= Dawud al-Antaki =

16th century Syrian physician and pharmacist

Dawud Ibn Umar Al-Antaki also known as Dawud Al-Antaki (داود الأنطاكي) was a blind Muslim physician and pharmacist active in Cairo. He was born during the 16th century in Al-Fu'ah and died around in Mecca in 1597. He lived most of his life in Antioch before made a pilgrimage to Mecca and took advantage of the trip to visited Damascus and Cairo. He will then settle in Mecca.
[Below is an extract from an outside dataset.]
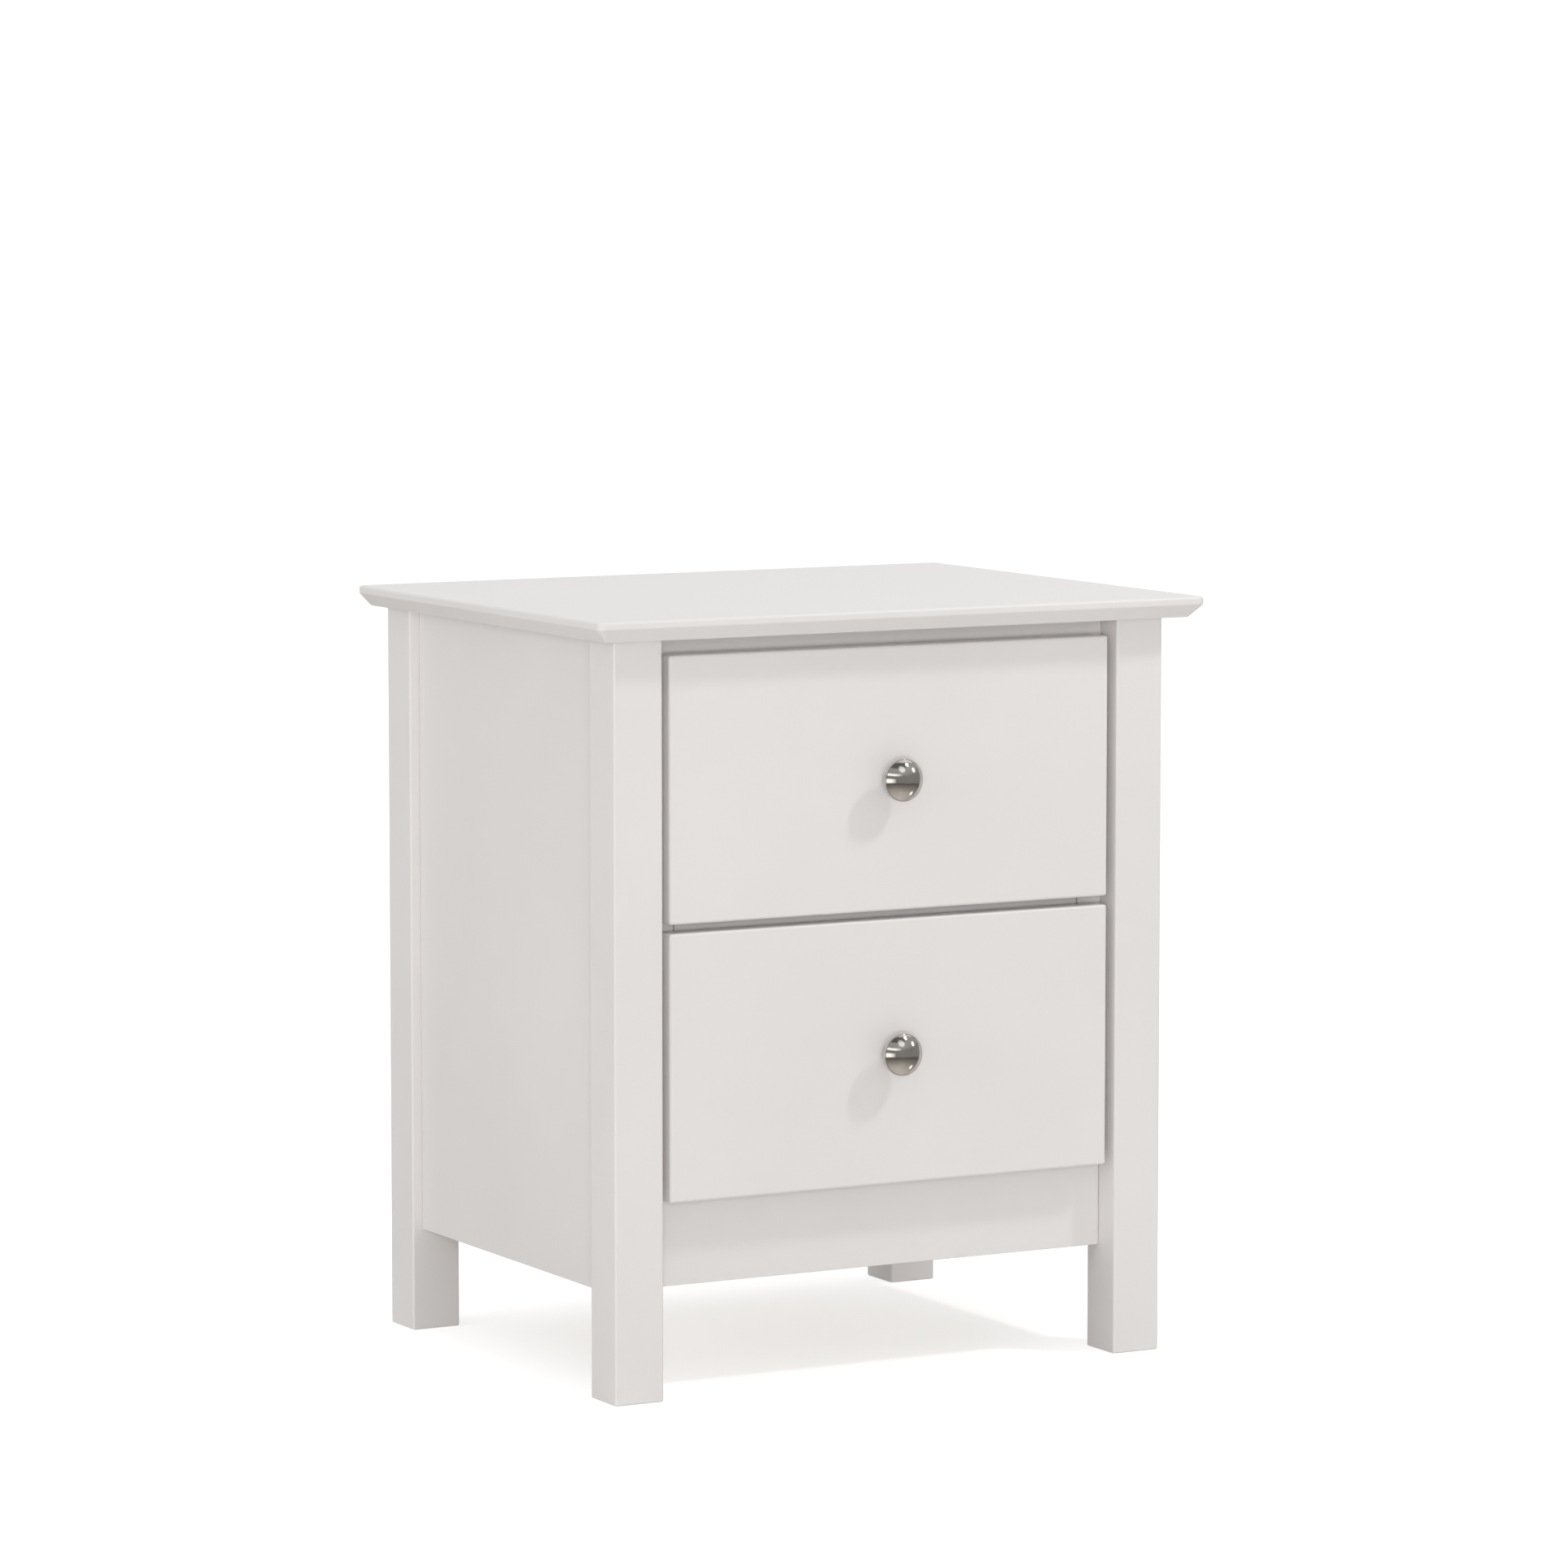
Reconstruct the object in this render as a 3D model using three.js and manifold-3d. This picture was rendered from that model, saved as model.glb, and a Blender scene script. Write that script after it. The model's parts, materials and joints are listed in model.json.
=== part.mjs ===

After the heyday of medicine in the medieval Islamic world, Daud Al-Antaki was one of three great names in the field of Arabic medicine in the 14th and 15th centuries CE, alongside the Iraqi scholar Yusuf Ibn Ismail Al-Kutbi and the Ottoman physician Khadir Ibn Ali Hajji Basa.

==Works==

===Tadhkr Al Qabb===
Tadhkir al-Qabb is a three-part medical book dealing with herbal medicines and includes descriptions of over 3,000 medicinal and aromatic plants.

=== Others ===
Daud al-Antaki also wrote The Book of Precious Kohl for the Evacuation of the President's Eyes an explanation of Ibn Sina's poem. He also wrote three books on astronomy, some books on logic and a book on psychiatry that contains hadiths in medical advice.